**Data block**
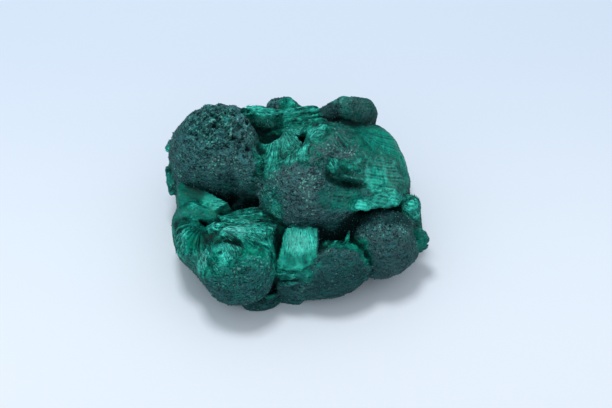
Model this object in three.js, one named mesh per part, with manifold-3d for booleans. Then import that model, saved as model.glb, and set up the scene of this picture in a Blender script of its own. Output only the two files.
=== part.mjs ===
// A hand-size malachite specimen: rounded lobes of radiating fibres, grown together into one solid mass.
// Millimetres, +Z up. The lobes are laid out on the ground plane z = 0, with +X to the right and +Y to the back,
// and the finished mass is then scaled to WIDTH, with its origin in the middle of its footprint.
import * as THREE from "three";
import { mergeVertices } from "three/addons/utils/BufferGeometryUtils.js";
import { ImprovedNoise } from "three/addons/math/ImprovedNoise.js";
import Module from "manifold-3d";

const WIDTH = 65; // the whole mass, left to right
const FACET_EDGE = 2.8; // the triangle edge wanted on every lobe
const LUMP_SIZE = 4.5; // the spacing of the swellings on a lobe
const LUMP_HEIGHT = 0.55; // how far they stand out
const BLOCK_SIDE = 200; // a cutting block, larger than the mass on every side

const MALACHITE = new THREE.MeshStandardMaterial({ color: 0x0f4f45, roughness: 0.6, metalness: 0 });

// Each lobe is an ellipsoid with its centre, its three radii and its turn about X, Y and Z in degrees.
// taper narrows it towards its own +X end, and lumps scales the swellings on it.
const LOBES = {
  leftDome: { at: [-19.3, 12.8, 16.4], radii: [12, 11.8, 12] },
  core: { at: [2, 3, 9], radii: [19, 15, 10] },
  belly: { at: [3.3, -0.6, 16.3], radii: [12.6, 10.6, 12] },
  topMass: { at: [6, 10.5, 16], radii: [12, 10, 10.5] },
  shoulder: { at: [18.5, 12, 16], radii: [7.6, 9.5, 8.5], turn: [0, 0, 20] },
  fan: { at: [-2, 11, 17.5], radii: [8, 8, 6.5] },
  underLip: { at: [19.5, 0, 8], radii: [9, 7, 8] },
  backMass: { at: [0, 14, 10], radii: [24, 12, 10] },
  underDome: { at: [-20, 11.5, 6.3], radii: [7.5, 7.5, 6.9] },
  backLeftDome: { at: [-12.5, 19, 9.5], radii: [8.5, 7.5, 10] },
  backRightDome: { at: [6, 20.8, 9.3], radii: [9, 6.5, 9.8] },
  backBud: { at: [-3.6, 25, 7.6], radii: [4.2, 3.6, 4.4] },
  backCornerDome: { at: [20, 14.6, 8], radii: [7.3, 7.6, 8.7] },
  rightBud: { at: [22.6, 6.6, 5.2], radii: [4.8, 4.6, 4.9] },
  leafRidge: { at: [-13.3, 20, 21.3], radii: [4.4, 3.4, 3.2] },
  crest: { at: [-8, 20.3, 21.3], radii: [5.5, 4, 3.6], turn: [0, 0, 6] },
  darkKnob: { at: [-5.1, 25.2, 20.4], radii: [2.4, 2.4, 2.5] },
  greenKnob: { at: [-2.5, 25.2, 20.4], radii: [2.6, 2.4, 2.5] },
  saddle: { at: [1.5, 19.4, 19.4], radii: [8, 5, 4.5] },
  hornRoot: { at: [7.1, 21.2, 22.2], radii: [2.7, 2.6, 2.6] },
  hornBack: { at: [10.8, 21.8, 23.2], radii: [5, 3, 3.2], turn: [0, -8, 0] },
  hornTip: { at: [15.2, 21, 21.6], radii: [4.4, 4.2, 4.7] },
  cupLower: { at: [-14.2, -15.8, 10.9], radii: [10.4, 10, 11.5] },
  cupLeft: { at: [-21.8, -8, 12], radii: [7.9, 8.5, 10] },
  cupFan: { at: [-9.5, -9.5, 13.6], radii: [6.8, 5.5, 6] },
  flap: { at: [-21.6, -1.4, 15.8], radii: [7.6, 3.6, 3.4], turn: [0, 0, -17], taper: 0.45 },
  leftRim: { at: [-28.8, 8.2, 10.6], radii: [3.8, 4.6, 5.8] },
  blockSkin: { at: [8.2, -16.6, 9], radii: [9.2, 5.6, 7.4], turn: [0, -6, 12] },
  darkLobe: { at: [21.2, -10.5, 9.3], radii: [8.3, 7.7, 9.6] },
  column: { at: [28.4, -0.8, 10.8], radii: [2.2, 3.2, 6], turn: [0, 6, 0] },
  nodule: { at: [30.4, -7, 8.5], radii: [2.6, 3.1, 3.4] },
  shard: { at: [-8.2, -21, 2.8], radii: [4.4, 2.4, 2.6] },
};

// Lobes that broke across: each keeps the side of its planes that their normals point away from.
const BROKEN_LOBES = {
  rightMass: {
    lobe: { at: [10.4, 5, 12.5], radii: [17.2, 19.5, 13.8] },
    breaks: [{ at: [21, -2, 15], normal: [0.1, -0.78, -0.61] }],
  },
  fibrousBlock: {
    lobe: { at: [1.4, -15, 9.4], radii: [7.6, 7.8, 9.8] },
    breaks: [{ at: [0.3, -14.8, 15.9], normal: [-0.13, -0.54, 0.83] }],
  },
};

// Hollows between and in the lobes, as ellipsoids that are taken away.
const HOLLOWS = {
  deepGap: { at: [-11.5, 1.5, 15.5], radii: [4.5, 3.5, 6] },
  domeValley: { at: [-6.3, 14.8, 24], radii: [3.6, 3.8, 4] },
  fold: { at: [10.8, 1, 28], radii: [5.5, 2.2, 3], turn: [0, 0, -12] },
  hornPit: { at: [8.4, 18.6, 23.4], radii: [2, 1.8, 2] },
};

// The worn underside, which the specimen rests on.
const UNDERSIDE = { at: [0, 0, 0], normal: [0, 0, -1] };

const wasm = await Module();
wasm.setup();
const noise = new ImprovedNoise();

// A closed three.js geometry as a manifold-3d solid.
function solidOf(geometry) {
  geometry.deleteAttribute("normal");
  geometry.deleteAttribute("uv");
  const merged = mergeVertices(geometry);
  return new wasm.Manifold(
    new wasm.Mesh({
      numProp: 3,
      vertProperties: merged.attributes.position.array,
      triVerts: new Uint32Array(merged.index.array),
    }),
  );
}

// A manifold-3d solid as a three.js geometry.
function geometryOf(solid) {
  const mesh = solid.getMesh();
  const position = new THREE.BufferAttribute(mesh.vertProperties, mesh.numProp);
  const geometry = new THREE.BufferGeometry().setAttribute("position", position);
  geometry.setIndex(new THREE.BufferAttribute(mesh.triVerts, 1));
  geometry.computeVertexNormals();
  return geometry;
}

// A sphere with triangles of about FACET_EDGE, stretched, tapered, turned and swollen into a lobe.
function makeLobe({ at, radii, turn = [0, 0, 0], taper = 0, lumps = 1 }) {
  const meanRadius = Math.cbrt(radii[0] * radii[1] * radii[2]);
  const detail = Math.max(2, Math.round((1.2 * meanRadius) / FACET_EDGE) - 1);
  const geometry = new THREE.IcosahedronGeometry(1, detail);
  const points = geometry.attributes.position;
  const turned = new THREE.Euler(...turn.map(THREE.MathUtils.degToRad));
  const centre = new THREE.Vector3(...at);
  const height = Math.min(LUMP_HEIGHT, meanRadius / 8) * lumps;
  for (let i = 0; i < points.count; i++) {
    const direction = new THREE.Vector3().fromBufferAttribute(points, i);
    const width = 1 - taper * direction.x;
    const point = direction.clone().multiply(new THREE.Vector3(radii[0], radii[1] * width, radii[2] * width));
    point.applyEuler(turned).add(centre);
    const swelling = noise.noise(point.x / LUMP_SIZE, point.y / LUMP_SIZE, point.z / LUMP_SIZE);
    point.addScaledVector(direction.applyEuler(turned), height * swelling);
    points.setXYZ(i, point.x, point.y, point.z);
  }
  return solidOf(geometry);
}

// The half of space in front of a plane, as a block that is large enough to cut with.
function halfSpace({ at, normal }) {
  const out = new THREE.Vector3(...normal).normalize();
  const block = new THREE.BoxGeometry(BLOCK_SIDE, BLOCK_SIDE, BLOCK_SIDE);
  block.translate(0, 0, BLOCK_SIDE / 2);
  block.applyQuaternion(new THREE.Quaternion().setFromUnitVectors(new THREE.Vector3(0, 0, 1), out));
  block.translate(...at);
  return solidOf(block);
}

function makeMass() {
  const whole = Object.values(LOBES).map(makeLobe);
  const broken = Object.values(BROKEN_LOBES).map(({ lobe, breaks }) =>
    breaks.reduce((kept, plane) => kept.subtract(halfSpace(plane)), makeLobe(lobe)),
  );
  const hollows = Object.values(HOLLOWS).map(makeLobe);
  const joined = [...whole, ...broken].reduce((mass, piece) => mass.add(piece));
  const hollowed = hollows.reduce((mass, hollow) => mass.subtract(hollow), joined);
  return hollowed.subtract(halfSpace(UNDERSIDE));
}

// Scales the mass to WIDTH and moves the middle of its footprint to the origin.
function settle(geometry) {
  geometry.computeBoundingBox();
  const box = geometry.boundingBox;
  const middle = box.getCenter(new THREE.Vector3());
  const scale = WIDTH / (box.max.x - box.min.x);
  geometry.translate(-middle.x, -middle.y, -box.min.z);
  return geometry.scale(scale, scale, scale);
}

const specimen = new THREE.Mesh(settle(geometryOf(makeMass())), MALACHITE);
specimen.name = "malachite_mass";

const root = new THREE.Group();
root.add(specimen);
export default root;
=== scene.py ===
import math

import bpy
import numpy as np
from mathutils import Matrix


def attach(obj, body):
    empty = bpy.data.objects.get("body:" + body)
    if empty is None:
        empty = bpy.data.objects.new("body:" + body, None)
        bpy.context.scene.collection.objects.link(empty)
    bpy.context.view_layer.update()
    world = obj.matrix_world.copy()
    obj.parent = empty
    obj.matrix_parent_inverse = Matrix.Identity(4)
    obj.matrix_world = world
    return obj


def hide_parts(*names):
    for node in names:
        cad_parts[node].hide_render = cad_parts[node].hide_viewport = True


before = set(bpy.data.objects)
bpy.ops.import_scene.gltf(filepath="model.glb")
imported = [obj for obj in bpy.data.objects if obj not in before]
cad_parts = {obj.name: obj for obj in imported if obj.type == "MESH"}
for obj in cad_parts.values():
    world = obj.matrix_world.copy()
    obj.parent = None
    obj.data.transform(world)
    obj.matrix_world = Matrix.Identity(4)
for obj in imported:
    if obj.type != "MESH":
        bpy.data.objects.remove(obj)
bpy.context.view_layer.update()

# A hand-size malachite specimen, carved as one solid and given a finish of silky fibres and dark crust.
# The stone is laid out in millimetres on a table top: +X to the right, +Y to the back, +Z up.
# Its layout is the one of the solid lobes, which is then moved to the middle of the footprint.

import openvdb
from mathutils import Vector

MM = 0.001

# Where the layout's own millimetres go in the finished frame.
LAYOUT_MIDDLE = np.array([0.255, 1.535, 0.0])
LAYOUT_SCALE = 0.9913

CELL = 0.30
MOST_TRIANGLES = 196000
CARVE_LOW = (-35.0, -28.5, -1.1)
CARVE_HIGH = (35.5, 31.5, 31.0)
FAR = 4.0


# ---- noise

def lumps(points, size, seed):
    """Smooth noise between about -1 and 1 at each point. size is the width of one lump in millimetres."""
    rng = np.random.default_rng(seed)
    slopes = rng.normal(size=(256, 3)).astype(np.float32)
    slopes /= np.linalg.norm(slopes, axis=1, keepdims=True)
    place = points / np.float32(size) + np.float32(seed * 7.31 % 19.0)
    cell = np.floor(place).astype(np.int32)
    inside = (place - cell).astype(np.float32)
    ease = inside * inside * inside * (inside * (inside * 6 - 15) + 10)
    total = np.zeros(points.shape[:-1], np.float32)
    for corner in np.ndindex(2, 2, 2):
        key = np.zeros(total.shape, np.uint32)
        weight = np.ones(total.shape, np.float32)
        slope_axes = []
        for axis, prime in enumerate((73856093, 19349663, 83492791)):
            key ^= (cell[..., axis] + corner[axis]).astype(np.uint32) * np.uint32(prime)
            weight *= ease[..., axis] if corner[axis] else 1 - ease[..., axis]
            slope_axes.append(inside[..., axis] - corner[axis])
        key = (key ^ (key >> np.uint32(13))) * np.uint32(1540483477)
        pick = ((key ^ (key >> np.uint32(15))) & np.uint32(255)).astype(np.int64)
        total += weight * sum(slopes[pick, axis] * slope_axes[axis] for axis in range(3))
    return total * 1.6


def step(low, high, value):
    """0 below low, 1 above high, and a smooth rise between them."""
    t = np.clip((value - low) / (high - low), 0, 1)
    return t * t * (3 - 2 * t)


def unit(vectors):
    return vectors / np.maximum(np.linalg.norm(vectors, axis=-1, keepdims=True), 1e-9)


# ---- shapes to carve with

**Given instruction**
Give the lines again, exactly as they stand, from the beginning of the data through the line with "const MALACHITE = new".

**Written reply**
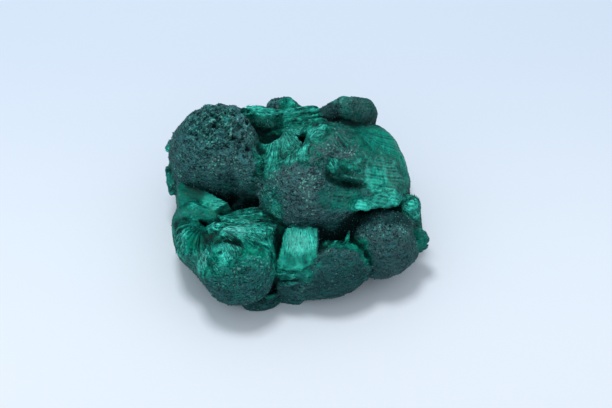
Model this object in three.js, one named mesh per part, with manifold-3d for booleans. Then import that model, saved as model.glb, and set up the scene of this picture in a Blender script of its own. Output only the two files.
=== part.mjs ===
// A hand-size malachite specimen: rounded lobes of radiating fibres, grown together into one solid mass.
// Millimetres, +Z up. The lobes are laid out on the ground plane z = 0, with +X to the right and +Y to the back,
// and the finished mass is then scaled to WIDTH, with its origin in the middle of its footprint.
import * as THREE from "three";
import { mergeVertices } from "three/addons/utils/BufferGeometryUtils.js";
import { ImprovedNoise } from "three/addons/math/ImprovedNoise.js";
import Module from "manifold-3d";

const WIDTH = 65; // the whole mass, left to right
const FACET_EDGE = 2.8; // the triangle edge wanted on every lobe
const LUMP_SIZE = 4.5; // the spacing of the swellings on a lobe
const LUMP_HEIGHT = 0.55; // how far they stand out
const BLOCK_SIDE = 200; // a cutting block, larger than the mass on every side

const MALACHITE = new THREE.MeshStandardMaterial({ color: 0x0f4f45, roughness: 0.6, metalness: 0 });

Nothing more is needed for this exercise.